SÃO PAULO, Brazil – JBS SA announced for the fiscal second quarter of 2012, consolidated reported net income was R$169.5 million (US$83.6 million) vs. R$116 million (US$57 million) during the same period last year. Consolidated net revenue totaled R$18,468.3 million (US$9,113 million), an increase of 26.3 percent compared to last year’s second quarter of R$14,621.8 million (US$7,215 million). The increase was the result of the Brazilian Beef Business’ performance, the revenue increase in the JBS USA Beef unit and the devaluation of the real vs. the US dollar in the period.
Approximately 76 percent of global sales were generated domestically in the markets where the company has operations and 24 percent came from exports.
EBITDA totaled R$1,012.8 million (US$500 million) in the second quarter, up 72.3 percent compared to 2Q11. The improved consolidated performance was due to the result achieved by JBS Mercosul, which posted growth of 47.3 percent over 2Q11, and also due to the improvement presented by Pilgrim’s.
Year-to-date consolidated EBITDA was R$1,709.3 million (US$843 million), which represents an increase of 20.1 percent over the previous year’s same period. EBITDA margin in first half of the year was 5.0 percent.
Total capital expenditures of JBS in 2Q12 was R$403.1 million (US$199 million), 38 percent higher than this year’s first quarter. The main investments were in the start-up of the chicken operations and in the expansion of beef-processing capacity both in Brazil, as well as in the addition of storage and distribution capacity, principally in the US.
Net revenue for JBS USA Beef (including Australia) was US$4,266.9 million in this year’s second quarter, up over the previous year’s second quarter total by 7.6 percent. This reflects an increase of 4.3 percent in volume sold in the US domestic market, combined with prices that were up 7.1 percent. Revenue increased 4.6 percent vs. 1Q12, as a consequence of higher export volumes.
Although EBITDA was a negative US$9.1 million in 2Q12, there was an improvement compared to the 1Q12 number, which totaled negative US$45.4 million. Margins remained under pressure during the period due to the high price of raw materials. This result demonstrates a trend towards improving margins in the sector with the decrease of 4 percent in average cattle prices in relation to 1Q12, a movement that was more intensified in June, the company said.
Net revenue in JBS USA Pork for 2Q12 totaled US$844.0 million, 0.2 percent below 2Q11. An increase in the number of animals slaughtered year-on-year was offset by lower average selling prices especially in the export market. Versus 1Q12, revenue slipped 1.3 percent due to the decrease in the number of animals slaughtered resulting in reduced sales volume.
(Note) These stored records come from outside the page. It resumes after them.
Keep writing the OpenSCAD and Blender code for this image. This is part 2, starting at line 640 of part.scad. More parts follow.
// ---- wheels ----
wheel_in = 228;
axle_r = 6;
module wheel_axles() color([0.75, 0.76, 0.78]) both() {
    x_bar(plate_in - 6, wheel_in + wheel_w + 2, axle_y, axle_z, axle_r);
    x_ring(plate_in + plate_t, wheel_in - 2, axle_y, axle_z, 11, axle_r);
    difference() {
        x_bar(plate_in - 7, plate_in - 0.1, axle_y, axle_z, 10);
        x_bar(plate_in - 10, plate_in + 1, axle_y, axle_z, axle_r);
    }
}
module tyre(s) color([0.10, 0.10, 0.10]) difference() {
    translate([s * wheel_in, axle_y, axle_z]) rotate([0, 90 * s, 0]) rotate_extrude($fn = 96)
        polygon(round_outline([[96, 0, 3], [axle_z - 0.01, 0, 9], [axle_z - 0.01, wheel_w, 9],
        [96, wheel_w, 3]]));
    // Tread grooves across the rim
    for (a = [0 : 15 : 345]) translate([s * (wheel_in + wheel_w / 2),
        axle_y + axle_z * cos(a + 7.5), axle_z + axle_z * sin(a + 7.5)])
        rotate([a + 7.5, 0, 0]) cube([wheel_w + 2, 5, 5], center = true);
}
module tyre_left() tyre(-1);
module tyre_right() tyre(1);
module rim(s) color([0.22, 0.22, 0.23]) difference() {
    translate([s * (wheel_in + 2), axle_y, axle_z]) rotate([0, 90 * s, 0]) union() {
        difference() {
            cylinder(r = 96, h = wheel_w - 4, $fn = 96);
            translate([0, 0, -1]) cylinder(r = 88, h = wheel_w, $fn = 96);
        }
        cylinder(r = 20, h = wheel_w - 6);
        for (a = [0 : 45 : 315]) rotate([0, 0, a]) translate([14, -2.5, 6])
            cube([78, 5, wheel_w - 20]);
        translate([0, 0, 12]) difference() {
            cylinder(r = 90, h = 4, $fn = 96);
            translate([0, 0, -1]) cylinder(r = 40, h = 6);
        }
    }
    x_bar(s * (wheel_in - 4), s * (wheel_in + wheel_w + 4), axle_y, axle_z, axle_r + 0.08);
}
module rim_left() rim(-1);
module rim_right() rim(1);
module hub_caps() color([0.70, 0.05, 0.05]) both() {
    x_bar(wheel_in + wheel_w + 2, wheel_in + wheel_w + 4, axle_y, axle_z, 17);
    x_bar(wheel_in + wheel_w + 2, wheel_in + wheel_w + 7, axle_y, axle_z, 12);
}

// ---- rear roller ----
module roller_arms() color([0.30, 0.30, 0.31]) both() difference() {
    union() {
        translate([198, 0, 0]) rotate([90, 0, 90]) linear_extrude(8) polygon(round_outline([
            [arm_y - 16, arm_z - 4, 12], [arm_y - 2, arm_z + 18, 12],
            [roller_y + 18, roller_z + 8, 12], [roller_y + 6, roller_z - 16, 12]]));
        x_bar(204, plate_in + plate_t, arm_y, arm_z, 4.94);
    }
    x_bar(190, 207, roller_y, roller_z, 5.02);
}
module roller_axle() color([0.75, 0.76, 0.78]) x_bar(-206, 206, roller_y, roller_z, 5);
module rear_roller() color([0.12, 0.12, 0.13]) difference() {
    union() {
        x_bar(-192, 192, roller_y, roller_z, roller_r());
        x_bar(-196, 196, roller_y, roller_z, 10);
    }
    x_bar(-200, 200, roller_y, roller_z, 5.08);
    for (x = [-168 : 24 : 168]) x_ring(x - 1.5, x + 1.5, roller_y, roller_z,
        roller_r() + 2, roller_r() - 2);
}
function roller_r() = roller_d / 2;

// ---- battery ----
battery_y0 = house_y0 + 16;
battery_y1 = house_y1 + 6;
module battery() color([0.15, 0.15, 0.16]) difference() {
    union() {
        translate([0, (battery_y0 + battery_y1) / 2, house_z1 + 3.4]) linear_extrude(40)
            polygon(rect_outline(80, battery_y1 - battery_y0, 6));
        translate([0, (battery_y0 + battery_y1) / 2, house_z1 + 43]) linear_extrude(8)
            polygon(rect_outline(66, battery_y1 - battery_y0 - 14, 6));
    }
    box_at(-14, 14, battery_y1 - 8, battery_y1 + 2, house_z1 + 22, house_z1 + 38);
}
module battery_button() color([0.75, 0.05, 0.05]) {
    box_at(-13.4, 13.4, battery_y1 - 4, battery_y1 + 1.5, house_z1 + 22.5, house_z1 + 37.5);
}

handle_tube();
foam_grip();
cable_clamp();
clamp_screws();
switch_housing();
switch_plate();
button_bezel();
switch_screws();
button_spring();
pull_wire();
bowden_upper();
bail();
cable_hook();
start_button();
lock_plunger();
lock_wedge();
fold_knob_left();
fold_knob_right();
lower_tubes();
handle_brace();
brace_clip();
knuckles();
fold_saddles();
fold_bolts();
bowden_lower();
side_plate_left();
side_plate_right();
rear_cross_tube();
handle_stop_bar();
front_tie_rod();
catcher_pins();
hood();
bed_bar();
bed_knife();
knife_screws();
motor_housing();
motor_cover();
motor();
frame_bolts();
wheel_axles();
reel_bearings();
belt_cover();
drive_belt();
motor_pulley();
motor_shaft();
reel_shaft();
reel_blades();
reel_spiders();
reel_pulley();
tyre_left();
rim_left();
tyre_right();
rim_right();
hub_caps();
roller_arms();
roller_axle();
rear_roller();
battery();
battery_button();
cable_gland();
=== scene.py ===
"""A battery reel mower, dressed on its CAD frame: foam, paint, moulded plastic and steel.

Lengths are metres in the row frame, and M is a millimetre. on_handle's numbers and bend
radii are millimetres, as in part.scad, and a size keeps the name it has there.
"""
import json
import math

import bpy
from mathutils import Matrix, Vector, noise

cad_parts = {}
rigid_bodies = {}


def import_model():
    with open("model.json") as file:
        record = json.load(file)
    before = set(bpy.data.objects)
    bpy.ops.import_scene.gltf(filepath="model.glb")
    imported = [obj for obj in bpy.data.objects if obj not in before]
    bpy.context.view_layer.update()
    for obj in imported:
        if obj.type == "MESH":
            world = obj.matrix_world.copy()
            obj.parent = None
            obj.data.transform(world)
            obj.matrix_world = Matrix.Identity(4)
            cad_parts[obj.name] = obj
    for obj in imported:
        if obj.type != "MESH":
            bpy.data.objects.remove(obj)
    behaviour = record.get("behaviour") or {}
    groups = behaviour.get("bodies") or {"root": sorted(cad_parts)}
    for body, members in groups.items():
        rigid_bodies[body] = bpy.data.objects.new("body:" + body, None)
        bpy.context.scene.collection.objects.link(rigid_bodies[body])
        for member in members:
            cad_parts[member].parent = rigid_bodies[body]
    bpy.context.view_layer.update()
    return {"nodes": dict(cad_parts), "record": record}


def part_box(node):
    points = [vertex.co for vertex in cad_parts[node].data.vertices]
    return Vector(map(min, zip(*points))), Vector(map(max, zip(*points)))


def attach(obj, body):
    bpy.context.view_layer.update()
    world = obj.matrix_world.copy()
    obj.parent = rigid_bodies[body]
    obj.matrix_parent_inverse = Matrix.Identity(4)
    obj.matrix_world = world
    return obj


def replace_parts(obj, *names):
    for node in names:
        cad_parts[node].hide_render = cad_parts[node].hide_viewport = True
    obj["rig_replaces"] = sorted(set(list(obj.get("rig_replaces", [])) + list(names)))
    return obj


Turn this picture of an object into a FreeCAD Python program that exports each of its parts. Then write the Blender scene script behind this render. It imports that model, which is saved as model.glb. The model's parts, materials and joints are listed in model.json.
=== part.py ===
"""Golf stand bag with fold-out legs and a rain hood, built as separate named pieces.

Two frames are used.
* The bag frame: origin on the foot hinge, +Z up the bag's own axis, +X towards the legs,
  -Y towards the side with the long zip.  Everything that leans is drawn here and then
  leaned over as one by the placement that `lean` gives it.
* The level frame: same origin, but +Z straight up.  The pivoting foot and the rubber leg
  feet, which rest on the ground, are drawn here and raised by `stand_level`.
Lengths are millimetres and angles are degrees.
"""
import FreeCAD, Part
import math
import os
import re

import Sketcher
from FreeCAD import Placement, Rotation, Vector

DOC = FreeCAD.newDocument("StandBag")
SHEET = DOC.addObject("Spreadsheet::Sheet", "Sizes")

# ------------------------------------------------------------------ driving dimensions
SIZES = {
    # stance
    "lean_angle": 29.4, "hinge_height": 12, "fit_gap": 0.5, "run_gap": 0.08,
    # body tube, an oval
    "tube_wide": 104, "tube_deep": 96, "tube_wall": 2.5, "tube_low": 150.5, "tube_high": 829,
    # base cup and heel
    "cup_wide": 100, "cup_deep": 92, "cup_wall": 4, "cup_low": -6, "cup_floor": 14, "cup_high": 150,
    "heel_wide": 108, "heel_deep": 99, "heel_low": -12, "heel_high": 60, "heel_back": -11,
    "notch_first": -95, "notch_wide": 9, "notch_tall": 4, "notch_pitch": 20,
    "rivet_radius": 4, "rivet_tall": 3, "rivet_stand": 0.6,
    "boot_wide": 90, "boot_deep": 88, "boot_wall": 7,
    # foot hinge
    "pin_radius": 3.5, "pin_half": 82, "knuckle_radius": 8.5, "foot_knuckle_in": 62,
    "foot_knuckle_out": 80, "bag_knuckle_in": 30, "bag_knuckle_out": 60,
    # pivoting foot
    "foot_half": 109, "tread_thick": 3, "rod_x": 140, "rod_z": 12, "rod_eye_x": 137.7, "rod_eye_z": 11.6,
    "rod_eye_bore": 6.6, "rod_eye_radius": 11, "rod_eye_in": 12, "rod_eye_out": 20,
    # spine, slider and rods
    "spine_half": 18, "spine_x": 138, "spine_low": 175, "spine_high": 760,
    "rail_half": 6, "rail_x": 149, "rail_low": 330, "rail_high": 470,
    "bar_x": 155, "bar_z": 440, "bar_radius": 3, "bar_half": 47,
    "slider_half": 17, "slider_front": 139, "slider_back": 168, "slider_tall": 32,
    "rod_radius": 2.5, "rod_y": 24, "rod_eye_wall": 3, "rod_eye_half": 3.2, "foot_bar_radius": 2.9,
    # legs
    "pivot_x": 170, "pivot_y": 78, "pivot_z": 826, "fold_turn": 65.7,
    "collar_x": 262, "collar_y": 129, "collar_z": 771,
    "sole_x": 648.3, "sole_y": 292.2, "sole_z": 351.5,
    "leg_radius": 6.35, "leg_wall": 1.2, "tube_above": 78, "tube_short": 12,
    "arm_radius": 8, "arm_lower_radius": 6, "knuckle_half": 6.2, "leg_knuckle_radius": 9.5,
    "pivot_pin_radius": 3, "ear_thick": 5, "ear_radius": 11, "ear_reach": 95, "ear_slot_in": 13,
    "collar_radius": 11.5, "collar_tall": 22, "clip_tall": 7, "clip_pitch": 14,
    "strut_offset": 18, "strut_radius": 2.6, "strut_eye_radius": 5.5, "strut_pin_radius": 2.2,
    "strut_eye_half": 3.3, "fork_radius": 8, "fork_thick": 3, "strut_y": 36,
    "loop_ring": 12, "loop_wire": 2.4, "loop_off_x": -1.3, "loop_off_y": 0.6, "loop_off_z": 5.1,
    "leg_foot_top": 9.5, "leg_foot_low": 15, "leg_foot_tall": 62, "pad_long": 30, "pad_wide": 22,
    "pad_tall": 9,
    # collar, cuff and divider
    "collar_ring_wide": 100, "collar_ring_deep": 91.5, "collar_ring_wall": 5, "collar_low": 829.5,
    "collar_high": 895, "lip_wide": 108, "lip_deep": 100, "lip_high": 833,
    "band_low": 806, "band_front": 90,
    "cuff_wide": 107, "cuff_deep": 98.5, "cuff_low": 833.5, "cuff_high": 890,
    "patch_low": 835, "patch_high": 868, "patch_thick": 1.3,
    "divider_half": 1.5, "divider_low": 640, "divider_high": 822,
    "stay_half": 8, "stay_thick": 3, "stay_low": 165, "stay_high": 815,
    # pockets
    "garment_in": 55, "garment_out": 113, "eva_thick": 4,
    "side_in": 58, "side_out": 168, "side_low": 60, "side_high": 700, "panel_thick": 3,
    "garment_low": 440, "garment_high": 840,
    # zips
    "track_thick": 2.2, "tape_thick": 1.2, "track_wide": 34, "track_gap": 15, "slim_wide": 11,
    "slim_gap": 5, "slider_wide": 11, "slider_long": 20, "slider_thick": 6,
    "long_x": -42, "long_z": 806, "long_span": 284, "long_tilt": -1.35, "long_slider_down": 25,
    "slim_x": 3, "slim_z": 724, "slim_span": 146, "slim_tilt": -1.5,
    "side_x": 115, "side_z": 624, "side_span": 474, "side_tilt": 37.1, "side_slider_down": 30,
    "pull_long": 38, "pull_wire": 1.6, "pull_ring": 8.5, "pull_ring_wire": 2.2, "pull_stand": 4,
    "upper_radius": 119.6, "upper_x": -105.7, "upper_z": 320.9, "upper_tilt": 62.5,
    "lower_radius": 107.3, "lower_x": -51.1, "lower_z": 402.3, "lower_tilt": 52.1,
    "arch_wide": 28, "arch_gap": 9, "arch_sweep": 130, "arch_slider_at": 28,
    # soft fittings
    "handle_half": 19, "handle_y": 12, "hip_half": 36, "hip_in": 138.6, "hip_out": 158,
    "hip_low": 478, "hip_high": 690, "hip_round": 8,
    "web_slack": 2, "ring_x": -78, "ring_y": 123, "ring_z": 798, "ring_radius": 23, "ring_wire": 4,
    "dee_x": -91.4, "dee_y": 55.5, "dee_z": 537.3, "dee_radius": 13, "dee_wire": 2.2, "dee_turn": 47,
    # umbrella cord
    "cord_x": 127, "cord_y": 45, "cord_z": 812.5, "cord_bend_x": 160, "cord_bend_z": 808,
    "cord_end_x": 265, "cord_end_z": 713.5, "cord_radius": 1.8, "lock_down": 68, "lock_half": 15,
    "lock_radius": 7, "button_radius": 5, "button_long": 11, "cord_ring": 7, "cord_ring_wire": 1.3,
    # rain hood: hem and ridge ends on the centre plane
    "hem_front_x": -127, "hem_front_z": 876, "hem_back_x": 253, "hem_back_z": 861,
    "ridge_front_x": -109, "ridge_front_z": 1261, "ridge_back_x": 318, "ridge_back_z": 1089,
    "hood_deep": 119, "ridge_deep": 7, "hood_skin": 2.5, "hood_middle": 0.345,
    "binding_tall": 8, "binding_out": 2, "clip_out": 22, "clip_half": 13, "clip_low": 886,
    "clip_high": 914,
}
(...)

EBITDA totaled US$49.2 million in 2Q12 with an EBITDA margin of 5.8 percent. The total was influenced by reduced average selling prices in general due to oversupply of raw material in the period.
Net revenue in the 2Q12 for JBS USA Chicken (Pilgrim’s Pride Corporation, a US listed company controlled by JBS USA) was US$1,974.5 million, which was stable compared to 2Q11. EBITDA in the quarter was US$125.7 million, vs. negative US$47.6 million in 2Q11.
2Q12 net revenue for JBS Mercosul totaled R$4,317.7 million (US$2,131 million), up 19.4 percent vs. 2Q11 and 12.8 percent higher than 1Q12, principally due to the increase in the number of cattle slaughtered combined with higher sales volumes.
EBITDA totaled R$630.3 million (US$311 million) in 2Q12, an increase of 47.3 percent over the same quarter last year. Compared to 1Q12, EBITDA increased 23.9 percent. EBITDA margin at JBS Mercosul was a highlight and reached 14.6 percent in the quarter. The result of this business unit reflects an improved cattle cycle in Brazil and the company’s efforts to enhance operational efficiencies and to capture synergies.